DISTINGUISHING BETWEEN NEUTRON AND GAMMA INTERACTIONS IN 6LI-CONTAINING CRYSTALS
Haley Tibbs, Brenden Wiggins.
Vanderbilt University, Nashville, TN.
The need for radiation detectors for neutron science and homeland security over the past decade have led to great interest in materials for neutron detection. This project aims to study different radiation interactions in 6LiInSe2, a promising semiconducting crystal for neutron detection. In order to minimize unwanted neutron capture reactions with 115In and improve the overall detection efficiency, a series of 6Li-containing crystals were fabricated whereby the indium component was systematically replaced by gallium—6LiInSe2, 6LiIn0.8Ga0.2Se2, 6LiIn0.6Ga0.4Se2, 6LiIn0.5Ga0.5Se2, 6LiIn0.4Ga0.6Se2, 6LiIn0.2Ga0.8Se2, and 6LiGaSe2. The generated samples were characterized by differential scanning calorimetry (DSC), I-V, UV-VIS, and infrared spectroscopy to determine phase transition points, electrical resistivity, and light transmission.
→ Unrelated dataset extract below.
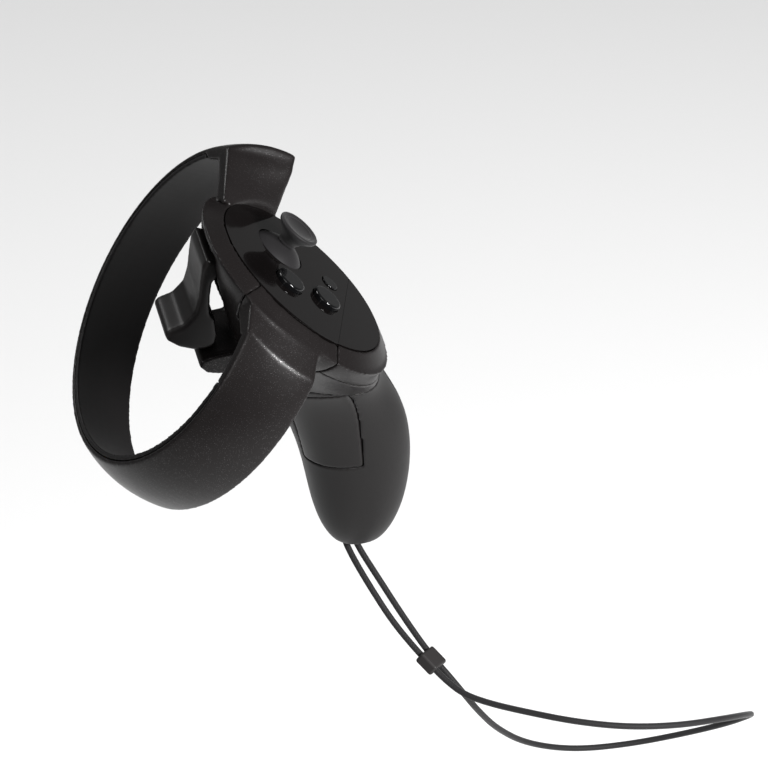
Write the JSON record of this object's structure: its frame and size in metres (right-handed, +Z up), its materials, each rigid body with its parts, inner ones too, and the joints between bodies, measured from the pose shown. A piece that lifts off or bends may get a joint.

Radiation measurements were performed with a 137Cs gamma ray source and a moderated 252Cf thermal neutron source. Crystals were fabricated such that they could either operate as a semiconductor, whereby the 6Li (n,α) reaction results in current generation, or as a scintillator, where the nuclear reaction generates photons. The results will be presented.